Una colpa avvertita, pare, da Brodskij stesso, e che si rivela ancora nelle
parole pronunciate nell’atto di ricevere il Nobel, quando il poeta ricorda
tutti coloro ai quali quell’onore non è spettato, con riferimento ai nomi della
letteratura russa (Mandel’štam, Pasternak, Cvetaeva, Achmatova) falcidiati –
fisicamente o artisticamente – in un secolo “carnivoro” come è stato il XX. Lo
stato d’animo del sopravvissuto traspare costantemente anche dai suoi versi,
per esempio nella lunga ninnananna al figlio rimasto in patria, Kolybel’naja
Treskogo Mysa (Ninnananna di Cape Cod), dove leggiamo: «cтранно думать,
что выжил, но это случилось»14(È strano pensare che sono sopravvissuto. Ma
questo è accaduto).

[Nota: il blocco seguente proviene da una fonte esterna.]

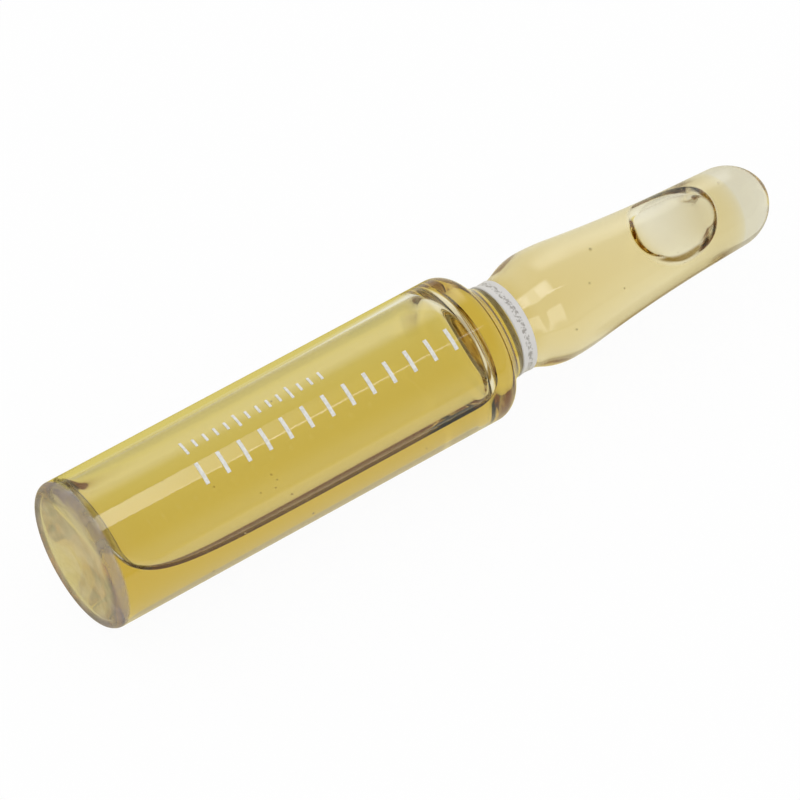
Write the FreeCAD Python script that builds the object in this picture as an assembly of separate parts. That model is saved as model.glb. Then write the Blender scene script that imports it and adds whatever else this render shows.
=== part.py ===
import FreeCAD, Part
import math
import os

# One sealed glass ampoule, half full, lying on its side. Lengths are in millimetres and angles in degrees.
# Z is up. The ampoule lies along X, from its base at the low end to its fused tip at the high end.
# The origin is on the surface that it lies on, under the middle of its length.

# Body tube
body_d = 11.5
body_length = 33.6      # base to where the shoulder starts
wall = 0.5              # glass tube wall, kept all along

# Base
heel_round = 0.7
foot_land = 0.5         # width of the flat ring that the ampoule stands on
punt_depth = 0.25       # how far the middle of the base is pushed in
base_wall = 0.6
inner_heel_round = 1.1

# Shoulder, neck, bulb and stem, as rounds joined by short straights
shoulder_round = 1.6
shoulder_straight = 0.7
neck_d = 7.04
neck_round_body = 2.45
neck_round_stem = 4.05
bulb_d = 8.8
bulb_round = 5.4
bulb_out_round = 18.8
stem_steep = 7.3        # slope of the stem just past the bulb
stem_round = 129.0
stem_gentle = 2.5       # slope of the stem's last stretch
stem_straight = 3.767

# Fused tip
tip_side_round = 3.75
tip_slope = 57.5        # slope where the side round meets the end round
tip_glass = 3.1         # solid glass from the end of the hollow to the tip
hollow_end_round = 2.2

# Serum
pool_drop = 0.3         # flat liquid level below the ampoule's axis
pool_side_round = 1.1   # liquid edge that climbs the side walls
pool_base_round = 3.5   # liquid edge that climbs the base
pool_neck_round = 1.4   # liquid edge that climbs to the shoulder
edge_reach = 0.03       # the liquid's rounded edges run this far into the glass, so they meet it at an angle
neck_seal = 0.9         # past the shoulder's start, where the liquid shuts the neck
bubble_from_end = 5.2   # end of the hollow to the middle of the bubble
bubble_length = 7.0
bubble_width = 5.0
bubble_height = 4.0
bubble_film = 0.15      # liquid between the bubble and the glass above it

# Enamel
ring_width = 1.3
ring_thick = 0.1
print_thick = 0.05
print_start = 9.3       # base to the first mark
print_end_gap = 2.6     # least distance from the last tall mark to the shoulder
tall_pitch = 1.8
tall_height = 1.75
tall_stroke = 0.3
short_row_length = 11.8
short_pitch = 0.9
short_height = 0.7
fifth_height = 1.15     # every fifth mark of the short row
short_stroke = 0.2
tall_row_angle = 25.0   # middle of the tall row, from the top towards the front
short_row_angle = 2.0

body_r = body_d / 2
neck_r = neck_d / 2
bulb_r = bulb_d / 2
beyond = 5.0            # how far a cut reaches past the solid that it shapes
slice_width = 0.1


def rad(degrees):
    return math.radians(degrees)


class Trace:
    """A smooth line in the plane of s (along the axis, from the base) and r (from the axis).

    It is kept as pieces of two points (a straight) or three (a round), each with its direction,
    so that the same line can be drawn again at any depth inside or outside the glass.
    """

    def __init__(self, s, r, slope):
        self.at = (s, r, slope)
        self.pieces = []

    def straight(self, length):
        s, r, slope = self.at
        end = (s + length * math.cos(slope), r + length * math.sin(slope), slope)
        self.pieces.append([self.at, end])
        self.at = end

    def turn(self, new_slope, radius):
        s, r, slope = self.at
        side = 1 if new_slope > slope else -1
        centre = (s - side * radius * math.sin(slope), r + side * radius * math.cos(slope))
        points = [self.at]
        for a in ((slope + new_slope) / 2, new_slope):
            along, out = side * radius * math.sin(a), side * radius * math.cos(a)
            points.append((centre[0] + along, centre[1] - out, a))
        self.pieces.append(points)
        self.at = points[-1]


def inset(point, depth):
    """The point at this depth inside the line, square to it."""
    s, r, slope = point
    return s + depth * math.sin(slope), r - depth * math.cos(slope)


def vector(s, r):
    return FreeCAD.Vector(s, 0, r)


def edges_at(pieces, depth):
    """The line's pieces as edges, at this depth inside it."""
    edges = []
    for piece in pieces:
        points = [vector(*inset(p, depth)) for p in piece]
        shape = Part.LineSegment(*points) if len(points) == 2 else Part.Arc(*points)
        edges.append(shape.toShape())
    return edges


def spun(edges):
    """The solid that an open chain of edges gives when it turns about the axis that both its ends lie on."""
    first = edges[0].firstVertex().Point
    last = edges[-1].lastVertex().Point
    closed = Part.Wire(edges + [Part.makeLine(last, first)])
    return Part.Face(closed).revolve(FreeCAD.Vector(0, 0, 0), FreeCAD.Vector(1, 0, 0), 360)


def punt_edge(s, depth, reach):
    """The pushed-in middle of the base, from the axis out to its flat ring."""
    mid_r = reach / 2
    sphere_r = (reach ** 2 + depth ** 2) / (2 * depth)
    mid_s = s + depth - (sphere_r - math.sqrt(sphere_r ** 2 - mid_r ** 2))
    return Part.Arc(vector(s + depth, 0), vector(mid_s, mid_r), vector(s, reach)).toShape()


def foot_edges(s, corner_round, side_r, reach):
    """Base from the axis outwards: punt, flat ring and the round up to the side, which starts at its end."""
    flat_r = side_r - corner_round
    bend = corner_round * (1 - math.cos(rad(45)))
    corner = Part.Arc(vector(s, flat_r), vector(s + bend, side_r - bend), vector(s + corner_round, side_r))
    ring = Part.makeLine(vector(s, reach), vector(s, flat_r))
    return [punt_edge(s, punt_depth, reach), ring, corner.toShape()]


# The slopes that make each pair of rounds reach from one diameter to the next
shoulder_sum = shoulder_round + neck_round_body
shoulder_slope = (math.acos((shoulder_sum - (body_r - neck_r)) / math.hypot(shoulder_sum, shoulder_straight))
                  - math.atan2(shoulder_straight, shoulder_sum))
bulb_slope = math.acos(1 - (bulb_r - neck_r) / (neck_round_stem + bulb_round))

# Outside of the glass from the shoulder to the stem's last stretch
trace = Trace(body_length, body_r, 0)
trace.turn(-shoulder_slope, shoulder_round)
trace.straight(shoulder_straight)
trace.turn(0, neck_round_body)
throat_s = trace.at[0]
trace.turn(bulb_slope, neck_round_stem)
trace.turn(0, bulb_round)
trace.turn(-rad(stem_steep), bulb_out_round)
trace.turn(-rad(stem_gentle), stem_round)
shaped = list(trace.pieces)
stem_start = trace.at

# The tip's end round is centred on the axis, so the line ends square to it
trace.straight(stem_straight)
trace.turn(-rad(tip_slope), tip_side_round)
trace.turn(-math.pi / 2, trace.at[1] / math.cos(rad(tip_slope)))
total_length = trace.at[0]

# Outer skin of the glass
punt_reach = body_r - heel_round - foot_land
outer_edges = foot_edges(0, heel_round, body_r, punt_reach)
outer_edges.append(Part.makeLine(vector(heel_round, body_r), vector(body_length, body_r)))
outer_edges += edges_at(trace.pieces, 0)
outer = spun(outer_edges)

# Hollow inside it, which ends in a flat face with a round edge where the tip was fused
bore_r = body_r - wall
bore_reach = bore_r - inner_heel_round - foot_land
hollow_end = total_length - tip_glass
hollow_edges = foot_edges(base_wall, inner_heel_round, bore_r, bore_reach)
hollow_edges.append(Part.makeLine(vector(base_wall + inner_heel_round, bore_r), vector(body_length, bore_r)))
hollow_edges += edges_at(shaped, wall)
bore = Trace(*inset(stem_start, wall), stem_start[2])
end_turn_s = hollow_end_round * (1 - math.sin(rad(stem_gentle)))
bore.straight((hollow_end - end_turn_s - bore.at[0]) / math.cos(rad(stem_gentle)))
bore.turn(-math.pi / 2, hollow_end_round)
bore.straight(bore.at[1])
hollow_edges += edges_at(bore.pieces, 0)
hollow = spun(hollow_edges)
glass = outer.cut(hollow)

# Air over the pool: the end view gives the liquid edge along the sides, the side view the one at both ends
level = -pool_drop
roof = body_r + beyond


def rounded_basin(left, right, left_round, right_round):
    """A face from the liquid level up past the glass, with its two lower corners rounded."""
    edges = []
    floor_start = FreeCAD.Vector(left + left_round, 0, level)
    floor_end = FreeCAD.Vector(right - right_round, 0, level)
    edges.append(Part.makeLine(floor_start, floor_end))
    corners = ((right, right_round, 1), (left, left_round, -1))
    rims = []
    for x, radius, side in corners:
        bend = radius * (1 - math.cos(rad(45)))
        start = FreeCAD.Vector(x - side * radius, 0, level)
        middle = FreeCAD.Vector(x - side * bend, 0, level + bend)
        rim = FreeCAD.Vector(x, 0, level + radius)
        edges.append(Part.Arc(start, middle, rim).toShape())
        top = FreeCAD.Vector(x, 0, roof)
        edges.append(Part.makeLine(rim, top))
        rims.append(top)
    edges.append(Part.makeLine(rims[0], rims[1]))
    return Part.Face(Part.Wire(Part.__sortEdges__(edges)))


rim_half = math.sqrt(bore_r ** 2 - (level + pool_side_round) ** 2) + edge_reach
end_view = rounded_basin(-rim_half, rim_half, pool_side_round, pool_side_round)
end_view.rotate(FreeCAD.Vector(0, 0, 0), FreeCAD.Vector(0, 0, 1), 90)
along = end_view.extrude(FreeCAD.Vector(total_length, 0, 0))
side_view = rounded_basin(base_wall - edge_reach, body_length + neck_seal, pool_base_round, pool_neck_round)
side_view.translate(FreeCAD.Vector(0, -body_r - beyond, 0))
across = side_view.extrude(FreeCAD.Vector(0, 2 * (body_r + beyond), 0))
air = along.common(across)

# Bubble in the stem, under a thin film of liquid
bubble_s = hollow_end - bubble_from_end
bubble = Part.makeSphere(1.0)
shaping = FreeCAD.Matrix()
shaping.scale(bubble_length / 2, bubble_width / 2, bubble_height / 2)
bubble = bubble.transformGeometry(shaping)
slice_box = Part.makeBox(slice_width, body_d, body_d, FreeCAD.Vector(bubble_s, -body_r, -body_r))
bubble_ceiling = hollow.common(slice_box).optimalBoundingBox(False, False).ZMax
bubble.translate(FreeCAD.Vector(bubble_s, 0, bubble_ceiling - bubble_film - bubble_height / 2))

serum = hollow.cut(air).cut(bubble)

# Break ring, fired round the narrowest part of the neck
skin_r = body_r + ring_thick
ring_skin = spun([Part.makeLine(vector(0, 0), vector(0, skin_r)),
                  Part.makeLine(vector(0, skin_r), vector(body_length, skin_r))]
                 + edges_at(trace.pieces, -ring_thick))
ring_span = Part.makeBox(ring_width, 2 * body_d, 2 * body_d,
                         FreeCAD.Vector(throat_s - ring_width / 2, -body_d, -body_d))
break_ring = ring_skin.common(ring_span).cut(outer)

# Print: a row of tall strokes and a row of short ones, with every fifth short one longer
base_centre = FreeCAD.Vector(0, 0, 0)
along_axis = FreeCAD.Vector(1, 0, 0)
print_skin = Part.makeCylinder(body_r + print_thick, body_length, base_centre, along_axis)
print_skin = print_skin.cut(Part.makeCylinder(body_r, body_length, base_centre, along_axis))


def stroke(s, width, height, angle):
    """One printed stroke, width along the tube and height round it, centred on this angle from the top."""
    cutter = Part.makeBox(width, height, body_r + beyond, FreeCAD.Vector(s - width / 2, -height / 2, 0))
    cutter.rotate(base_centre, along_axis, angle)
    return print_skin.common(cutter)


marks = []
tall_row_length = body_length - print_end_gap - print_start
for i in range(int(tall_row_length / tall_pitch) + 1):
    marks.append(stroke(print_start + i * tall_pitch, tall_stroke, tall_height, tall_row_angle))
for i in range(int(short_row_length / short_pitch) + 1):
    height = short_height if i % 5 else fifth_height
    marks.append(stroke(print_start + i * short_pitch, short_stroke, height, short_row_angle))
print_marks = Part.makeCompound(marks)

# Placed on the surface, with the origin under the middle
to_row = FreeCAD.Vector(-total_length / 2, 0, body_r)
nodes = {"glass_ampoule": glass, "serum": serum, "break_ring": break_ring, "print_marks": print_marks}
os.makedirs("parts", exist_ok=True)
for name, shape in nodes.items():
    shape.translate(to_row)
    shape.exportStep("parts/" + name + ".step")
    box = shape.optimalBoundingBox(False, False)
    print(name, "solids", len(shape.Solids), "valid", shape.isValid(), "volume mm3", round(shape.Volume, 2))
    print("  x", round(box.XMin, 2), round(box.XMax, 2), "z", round(box.ZMin, 2), round(box.ZMax, 2))
print("total length", round(total_length, 3), "throat at", round(throat_s, 2), "serum mm3", round(serum.Volume))
print("slopes of shoulder and bulb", round(math.degrees(shoulder_slope), 1), round(math.degrees(bulb_slope), 1))
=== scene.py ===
# %% [markdown]
# # A sealed glass ampoule, half full, lying on its side
#
# The real thing is one blown tube of clear glass with a yellow serum shut inside. What makes it look
# like itself is light: it bends at the glass, bends again at the liquid, and is coloured on its way.
# So each skin here is a real surface, in the place and with the bending power that the real one has.
# Lengths are in metres. X runs from the base to the fused tip and Z is up.

import math

import bmesh
import bpy
import numpy as np
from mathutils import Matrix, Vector


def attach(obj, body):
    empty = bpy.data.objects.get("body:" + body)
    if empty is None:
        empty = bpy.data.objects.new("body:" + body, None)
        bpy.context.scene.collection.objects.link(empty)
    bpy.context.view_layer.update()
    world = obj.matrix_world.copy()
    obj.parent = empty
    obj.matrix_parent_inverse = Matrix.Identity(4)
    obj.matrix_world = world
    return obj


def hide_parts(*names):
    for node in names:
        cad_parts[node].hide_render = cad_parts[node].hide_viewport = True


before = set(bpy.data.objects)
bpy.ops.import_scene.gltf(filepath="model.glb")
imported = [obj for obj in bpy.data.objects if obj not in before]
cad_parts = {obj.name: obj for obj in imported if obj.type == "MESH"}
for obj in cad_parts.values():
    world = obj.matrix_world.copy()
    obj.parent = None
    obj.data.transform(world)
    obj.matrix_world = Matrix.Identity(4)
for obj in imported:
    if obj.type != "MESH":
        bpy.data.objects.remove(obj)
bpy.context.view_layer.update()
print("packed nodes:", sorted(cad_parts))

# %% [markdown]
# ## Sizes
#
# The outline of the glass is a chain of straights and rounds that run smoothly into each other, as a
# flame and a turning tube leave them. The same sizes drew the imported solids. They are in millimetres
# here, as a glass drawing gives them, and turn into metres when a mesh is made.

# %% Sizes of the glass and of what it holds, in millimetres
MM = 0.001
body_r = 5.75
body_length = 33.6
wall = 0.5
heel_round = 0.7
foot_land = 0.5
punt_depth = 0.25
base_wall = 0.6
inner_heel_round = 1.1
shoulder_round = 1.6
shoulder_straight = 0.7
neck_r = 3.52
neck_round_body = 2.45
neck_round_stem = 4.05
bulb_r = 4.4
bulb_round = 5.4
bulb_out_round = 18.8
stem_steep = math.radians(7.3)
stem_round = 129.0
stem_gentle = math.radians(2.5)
stem_straight = 3.767
tip_side_round = 3.75
tip_slope = math.radians(57.5)
tip_glass = 3.1
hollow_end_round = 2.2

# %% [markdown]
# ## Drawing an outline
#
# A lathe piece needs only half of its section. This small pen starts at a point with a slope and goes on
# by straights and rounds, and keeps enough points on each round for it to look round. It also
# remembers the slope at every point, so the same outline can be drawn again a little inside or outside.

# %% The pen
ROUND_STEP = math.radians(3.0)
LONGEST_STEP = 0.6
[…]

Ma l’ingiustizia e l’orrore subìti non indulgono mai a un
facile compianto né ad alcun tipo di autocommiserazione, secondo quella lezione
impartita dall’arte che Brodskij e Miłosz apprendono dai loro predecessori
classici, così
[…]
ciò che il poeta enuncia è una versione spaventosamente asciutta dello
stoicismo, che non ignora la realtà, per quanto assurda e orribile possa
essere, ma la accetta come una nuova regola che la persona deve assumere senza
rinunciare ad alcuno dei suoi valori, già ampiamente compromessi.
1 commento:
Per chi si cimenta nell'opera di traduzione poetica (tradimento a prescindere?) trovo molto didattica la messa in parallelo delle due versioni. Nel caso specifico, e al fine di un confronto da parte di chi non parla il russo e il polacco, mi domando quanto quella di Brodskij subisca l'effetto ulteriore della traduzione "di servizio" dal russo in italiano, e se quindi la messa in parallelo così fatta sia "scientificamente" attendibile.
Alla fine mi domando: se si deve "tradire" vale la pena di farlo senza timori (almeno così si gode fino in fondo del proprio tradimento)? Rincorrere una fedeltà impossibile è un atto di ipocrisia (o magari solo d'ingenuità)?
Grazie per la segnalazione di questo interessante articolo.